In de Wittezeestraat liep een vrouw vanuit een voortuintje naar de auto die langs de stoep geparkeerd stond. Ze keek even op toen ik haar voorbij rende. We groetten elkaar niet. Schijnheilig stelde ik mijn volgende wandelinterval even uit tot ik om de hoek achter schuttingen uit haar zicht verdwenen was. In de fietstunnel die onder het staartje van de A58 door schiet sprak ik met mezelf af dat ik nog een klein blokje zou volhouden. Eerst het spoor over, met de knieën aanstellerig hoog opgetrokken over de rails heen springend, alsof ik horden liep. Dan tot aan de sportschool bij het kanaal. Een eindje langs het water en bij de zwemschool weer richting huis. Er was dan precies nog een mooi stuk om wandelend een cooling down in te lassen.

Nu wel hijgend en met een rood hoofd bereikte ik opnieuw de Wittezeestraat. De vrouw met de shoppers liep nog steeds rond haar wagen. Al van een afstandje kreeg ze me in de gaten. Terwijl ik dichterbij kwam ging ze rechtop staan met de voordeur in haar hand. Ik zag haar mond bewegen. Ze keek me daarbij vrij indringend aan. Ineens begreep ik dat ze het tegen mij had. Ik vertraagde mijn pas. Met een hand trok ik het kussentje van mijn koptelefoon van mijn oor en keek haar vragend aan. ‘Ben je nu al weer terug?’ vroeg ze. Ik knipperde even met mijn ogen in ongeloof. ‘Dat was dan een kort rondje’, constateerde ze met een schuine lach. Auw! Een steek als van een bij. De angel wiebelde na in mijn ego. Ik was in verwarring. Ze noemde mijn rondje ‘kort’. Konden rondjes behalve klein ook kort zijn? En dat vriendelijke gezicht paste niet bij de sneer die het gaf.

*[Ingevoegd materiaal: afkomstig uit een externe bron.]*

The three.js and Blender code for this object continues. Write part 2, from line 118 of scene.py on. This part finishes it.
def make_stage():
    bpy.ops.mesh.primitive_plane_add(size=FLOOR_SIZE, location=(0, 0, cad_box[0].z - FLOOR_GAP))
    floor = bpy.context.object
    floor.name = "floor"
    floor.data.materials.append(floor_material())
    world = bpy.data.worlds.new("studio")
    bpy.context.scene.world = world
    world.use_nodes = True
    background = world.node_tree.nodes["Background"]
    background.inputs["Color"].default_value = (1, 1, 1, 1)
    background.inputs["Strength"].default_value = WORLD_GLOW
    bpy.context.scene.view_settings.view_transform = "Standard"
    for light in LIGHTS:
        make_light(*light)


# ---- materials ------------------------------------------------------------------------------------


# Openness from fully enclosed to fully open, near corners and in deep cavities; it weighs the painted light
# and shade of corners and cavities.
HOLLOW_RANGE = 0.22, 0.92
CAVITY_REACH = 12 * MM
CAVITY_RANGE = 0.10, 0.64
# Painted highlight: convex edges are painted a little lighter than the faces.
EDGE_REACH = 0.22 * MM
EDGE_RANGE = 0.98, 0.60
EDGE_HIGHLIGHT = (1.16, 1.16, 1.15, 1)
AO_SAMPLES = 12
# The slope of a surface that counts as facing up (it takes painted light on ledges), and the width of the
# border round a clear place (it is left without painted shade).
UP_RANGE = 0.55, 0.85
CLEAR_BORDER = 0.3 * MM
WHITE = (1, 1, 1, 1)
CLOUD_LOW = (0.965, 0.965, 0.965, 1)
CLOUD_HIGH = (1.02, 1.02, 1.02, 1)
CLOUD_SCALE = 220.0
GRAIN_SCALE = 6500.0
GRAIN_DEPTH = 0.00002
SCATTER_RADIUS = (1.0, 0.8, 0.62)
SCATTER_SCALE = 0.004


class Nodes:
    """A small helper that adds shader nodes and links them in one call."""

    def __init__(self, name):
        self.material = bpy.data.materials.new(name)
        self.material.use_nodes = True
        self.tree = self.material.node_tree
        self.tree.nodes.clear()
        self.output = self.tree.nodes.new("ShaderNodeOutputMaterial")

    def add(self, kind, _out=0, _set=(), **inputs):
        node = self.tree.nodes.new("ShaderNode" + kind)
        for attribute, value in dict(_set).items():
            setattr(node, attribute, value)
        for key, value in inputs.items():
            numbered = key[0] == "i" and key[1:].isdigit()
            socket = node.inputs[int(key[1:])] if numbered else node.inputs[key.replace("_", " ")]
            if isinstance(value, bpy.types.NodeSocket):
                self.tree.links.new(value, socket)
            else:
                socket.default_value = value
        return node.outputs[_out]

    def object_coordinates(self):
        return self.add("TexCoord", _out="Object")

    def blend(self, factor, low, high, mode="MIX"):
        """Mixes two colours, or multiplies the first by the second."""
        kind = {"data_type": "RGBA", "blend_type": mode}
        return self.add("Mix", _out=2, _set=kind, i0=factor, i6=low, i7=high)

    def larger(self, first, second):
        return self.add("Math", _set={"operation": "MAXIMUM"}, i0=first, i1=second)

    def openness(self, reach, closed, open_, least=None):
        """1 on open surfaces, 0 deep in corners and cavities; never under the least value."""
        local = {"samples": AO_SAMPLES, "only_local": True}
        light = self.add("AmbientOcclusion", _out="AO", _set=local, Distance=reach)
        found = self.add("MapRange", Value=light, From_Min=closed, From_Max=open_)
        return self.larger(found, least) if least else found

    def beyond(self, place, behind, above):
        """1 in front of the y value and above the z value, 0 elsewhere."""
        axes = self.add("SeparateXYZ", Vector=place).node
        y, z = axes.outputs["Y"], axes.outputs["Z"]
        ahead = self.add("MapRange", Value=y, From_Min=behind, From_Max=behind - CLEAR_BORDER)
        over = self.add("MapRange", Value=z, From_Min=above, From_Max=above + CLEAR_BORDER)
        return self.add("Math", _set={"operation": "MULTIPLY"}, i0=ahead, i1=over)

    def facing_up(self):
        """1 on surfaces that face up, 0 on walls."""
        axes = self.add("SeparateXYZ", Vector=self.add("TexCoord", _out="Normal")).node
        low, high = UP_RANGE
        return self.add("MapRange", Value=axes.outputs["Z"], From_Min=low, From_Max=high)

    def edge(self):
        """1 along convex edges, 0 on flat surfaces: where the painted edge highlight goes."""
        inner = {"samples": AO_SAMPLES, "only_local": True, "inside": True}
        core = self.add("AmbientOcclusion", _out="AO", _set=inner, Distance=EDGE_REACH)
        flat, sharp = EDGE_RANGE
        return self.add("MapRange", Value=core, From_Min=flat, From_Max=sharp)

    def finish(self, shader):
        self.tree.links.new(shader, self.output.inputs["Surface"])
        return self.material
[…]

Afijn, mijn trots was niet langer bereid om hier verdere analyses op los te laten en suggereerde bliksemsnel een harde tegenaanval. Een venijnige, die verband zag tussen haar buiten proportioneel grote bovenbenen en de zak chips en het pak gevulde koeken dat uit de tas in haar hand stak. Maar tot mijn eigen stomme verbazing mepte ik niet terug, figuurlijk dan. Op de een of andere manier overviel mij daar, op die stoep, in mijn lawaailegging en op die aandoenlijk grote witte hardloopschoenen van me, een groots gevoel van mededogen. Voor mezelf in eerste instantie en ook voor de gevuldekoekenvrouw. Er was niets mis met mijn, zo je wilt, ‘korte’ rondje. Dat was juist zo bedoeld. Verantwoord opbouwen noem je dat. Maar hoe konden haar arme dijen dat weten?

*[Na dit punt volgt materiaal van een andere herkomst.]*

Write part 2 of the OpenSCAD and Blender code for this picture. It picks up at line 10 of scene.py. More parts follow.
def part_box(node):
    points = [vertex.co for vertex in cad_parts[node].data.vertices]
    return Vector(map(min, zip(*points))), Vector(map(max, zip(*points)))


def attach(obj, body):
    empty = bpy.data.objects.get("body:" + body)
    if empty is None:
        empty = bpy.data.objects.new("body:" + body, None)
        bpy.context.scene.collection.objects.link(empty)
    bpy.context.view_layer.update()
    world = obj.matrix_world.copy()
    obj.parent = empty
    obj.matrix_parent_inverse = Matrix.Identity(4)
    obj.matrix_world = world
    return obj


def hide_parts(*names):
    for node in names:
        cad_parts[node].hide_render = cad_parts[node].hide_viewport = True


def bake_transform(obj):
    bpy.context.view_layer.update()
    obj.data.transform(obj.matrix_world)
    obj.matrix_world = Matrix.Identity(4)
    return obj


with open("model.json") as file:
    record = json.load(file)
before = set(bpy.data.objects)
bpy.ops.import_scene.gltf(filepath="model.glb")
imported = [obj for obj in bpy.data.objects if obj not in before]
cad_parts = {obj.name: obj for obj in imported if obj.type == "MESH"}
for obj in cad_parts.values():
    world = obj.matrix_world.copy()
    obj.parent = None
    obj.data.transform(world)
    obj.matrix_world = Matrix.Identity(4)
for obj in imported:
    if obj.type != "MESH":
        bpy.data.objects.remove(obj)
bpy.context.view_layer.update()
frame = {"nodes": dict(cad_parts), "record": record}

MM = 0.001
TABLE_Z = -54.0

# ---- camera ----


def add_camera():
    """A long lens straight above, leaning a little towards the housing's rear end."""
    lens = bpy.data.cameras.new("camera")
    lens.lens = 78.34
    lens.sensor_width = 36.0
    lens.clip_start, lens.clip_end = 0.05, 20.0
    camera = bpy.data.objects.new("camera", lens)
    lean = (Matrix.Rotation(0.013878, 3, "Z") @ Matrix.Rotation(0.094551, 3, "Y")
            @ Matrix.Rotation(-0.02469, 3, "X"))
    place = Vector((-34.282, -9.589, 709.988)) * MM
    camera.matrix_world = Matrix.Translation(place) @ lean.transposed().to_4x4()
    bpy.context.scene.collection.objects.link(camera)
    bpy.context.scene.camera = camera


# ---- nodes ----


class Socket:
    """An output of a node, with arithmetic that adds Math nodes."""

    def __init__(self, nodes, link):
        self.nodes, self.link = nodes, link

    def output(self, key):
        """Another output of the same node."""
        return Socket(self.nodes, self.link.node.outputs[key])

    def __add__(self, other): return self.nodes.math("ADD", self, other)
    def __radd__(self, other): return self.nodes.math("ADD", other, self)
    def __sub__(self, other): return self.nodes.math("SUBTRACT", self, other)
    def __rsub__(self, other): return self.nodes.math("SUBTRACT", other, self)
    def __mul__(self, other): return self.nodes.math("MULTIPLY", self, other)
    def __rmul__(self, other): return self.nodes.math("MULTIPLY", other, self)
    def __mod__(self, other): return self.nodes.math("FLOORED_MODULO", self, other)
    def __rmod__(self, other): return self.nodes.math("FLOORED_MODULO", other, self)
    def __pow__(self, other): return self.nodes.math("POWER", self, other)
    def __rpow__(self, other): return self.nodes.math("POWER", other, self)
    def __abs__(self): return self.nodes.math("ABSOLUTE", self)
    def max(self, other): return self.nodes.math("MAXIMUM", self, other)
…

Ik moest ineens denken aan hoe superieur Jochem Myjer ooit eens had gereageerd op een vrij ploerterige opmerking van Tommy Wieringa. Die laatste stelde in het programma van Pauw dat Myjers boeken over De Gorgels de ondergrens waren voor kinderen en dat hij ze zijn eigen kinderen, mochten die onverhoopt de serie in handen krijgen, het liefst zou afpakken. In plaats van terug te spugen gaf Jochem op Facebook de reactie: ‘Als mijn kinderen volwassenenliteratuur gaan lezen ga ik ze stimuleren (!) om Joe Speedboot van Tommy Wieringa te lezen. Een van mijn lievelingsboeken.’

Dat vond ik nog eens een chique staaltje iemand-de-andere-wang-toekeren. Daarop hoorde ik mezelf de gevuldekoekenvrouw warempel ook mijn andere wang toekeren: ‘Ik ben gewoon nog niet zo goed, mevrouw.’ Háár wangen beseften de begane uitglijer. Acuut kleurden ze scharlakenrood. De vrouw begon schuldbewust te lachen. Ze mepte zichzelf straffend tegen de kont, die vertraagd meedeinde in haar jeans. ‘Je bent in ieder geval al beter bezig dan ik.’